The new bill also allows the committees to prevent anyone who doesn’t seem to have the money to build a house from living in the settlements. So, the government takes public lands, and then distributes them in a way that denies them not just to the 20% of non-Jews of the population, but also to anyone who isn’t rich enough to build a country house. Which seems to cover most of the population.
So, to sum up, a small group of well-to-do people will get much more territory, on condition that it serve as the door guard of the Israeli government, who will prevent Israeli Arabs from living beyond their Pale.
This way of establishing land robbery seems acceptable both to the government and the new landowners. As for the rest of the population, those who don’t have and won’t have the money to buy a house in an exclusive settlement will always be calmed down by being told that do doing so denies land to the Arabs. As for the Arabs, the government never took any account of them anyway.
As for equality, well, it’s a nice practice if you’re a democracy, but it hardly fits Jewish countries, does it?
Update: According to ‘Adalla, the law center dealing with discrimination against Israeli Palestinians, should the bill pass, 81% of public lands will be denied (Hebrew) to Israeli Palestinians.
Read more from +972 Magazine’s contributors on the reception ==========================
6. Haaretz,
October 29, 2010
Three cheers for Israel’s right
Because the right has been so phenomenally successful in its wise strategies, we can be pretty sure that it will continue to aggravate the world even further.
At this point the Western world is looking at Israel with a complete lack of understanding. Is it just a banana republic, something like a failed state? Or is it just behaving like a spoiled child, as Tom Friedman lately argued? Or is it an ethnocracy that, unsuccessfully, tries to hide ethnic cleansing and colonial ambitions behind protestations that it is under existential threat?

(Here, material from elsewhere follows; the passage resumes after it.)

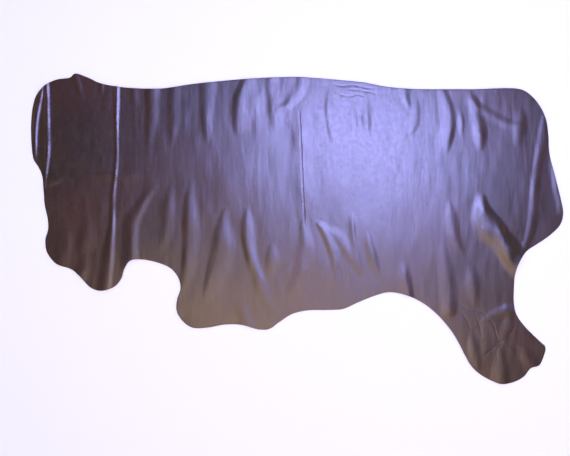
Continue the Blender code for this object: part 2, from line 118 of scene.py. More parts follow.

Israelis, in turn, feels misunderstood: After all, their country faces very real threats: Iran keeps calling for Israel’s destruction, and may become a nuclear power. Hezbollah is armed to the teeth with rockets, and it has shown that it is willing to use them against Israel’s population centers. Hamas rules Gaza, and its official position is that it will never accept Israel’s existence. So why doesn’t the world understand us?
The answer is, in the end, quite simple. It is the great achievement of Israel’s right to have made Israel’s fears utterly unbelievable to the world. Its other great achievement is that it has managed to confuse a large part of Israel’s constituency. It is therefore of the essence to celebrate this immortal achievement, because Israel’s right is about to score a further, valuable victory: After 62 years, Israel may soon cease to be a democracy, and finally be a Jewish state without excuses.
So let’s see how they’ve done it. For starters, they have intensely studied successful right-wing groups that have succeeded in the past. They have realized that these parties have always made use of the same three tricks: First, take a real danger and blow it out of proportion. Second, conflate it with some other, imaginary dangers, so it looks even greater. And third, act in a way that reinforces the imaginary danger by doing everything possible to invite criticism from abroad.
The first point is easy, because Israel is under real threat from Iran, Hezbollah and Hamas. There is also another, real problem: The Palestinians as yet have to state explicitly that they renounce the right of return to Israel inside the 1967 lines.
The phenomenal creativity of Israel’s right truly shines by mixing these real dangers with a few others. First, we are told that Israeli Arabs are a fifth column and will tear Israel apart. Then say that the world no longer accepts Israel’s existence. Make sure to conflate Ahmadinejad and Hamas with France, Britain and the European left. The former deny Israel’s legitimacy; the latter just want us to stop building settlements, to get out of the settlements, and to let the Palestinians have a state. Just keep the distinctions blurred so you can fan hysterical fear.
Now it’s really important to act in a way that reinforces your point. Build settlements; evict Palestinians from Sheikh Jarrah; expropriate Palestinian property in Silwan and Judaize Jerusalem. Just to make sure the world won’t like us, demand a loyalty oath for gentiles who want Israeli citizenship. That may not be enough, so let’s make sure our foreign minister offends high-ranking French and Spanish officials, and runs wild at the UN. Oh, and it will truly help if Rabbi Ovadia Yosef also says that Gentiles were only created to serve Jews.
Now the world really hates us. What a relief! The rest is easy, because now you can discard every rational policy Israel could choose to defuse the real dangers. It could, God forbid, accept the Arab League peace initiative, and along the way make peace with Syria, thus weakening Hezbollah and Hamas dramatically, and isolate Iran.
Hope and constructive thinking have never been good for the right, so make every effort to prevent Israelis from knowing how effective Salaam Fayad has been in building institutions and a viable security force in the West Bank, and that Israelis are having coffee by the thousands in Jenin.
If the right is lucky, the voices in the world that argue that Israel has gone nuts and that Israel doesn’t intend to reach an agreement with the Palestinians will grow ever stronger. As a result, they will use the UN to recognize a Palestinian state along the 1967 borders. Then we can also say that the world as a whole hates us and that the language of international law and of human rights has been designed specifically to hurt Israel.
Because the right has been so phenomenally successful in its wise strategies, we can be pretty sure that it will continue to aggravate the world even further. And this will lead to the right’s ultimate triumph: Because after all, not only Israeli Arabs endanger Israel. So do leftist professors, writers and artists. Soon the right will get public opinion to the point where it will be acceptable to shut up all these disloyal people. Democracy, after all, is a Helenistic invention and very un-Jewish. So why not just drop the fiction of ‘Jewish and Democratic?’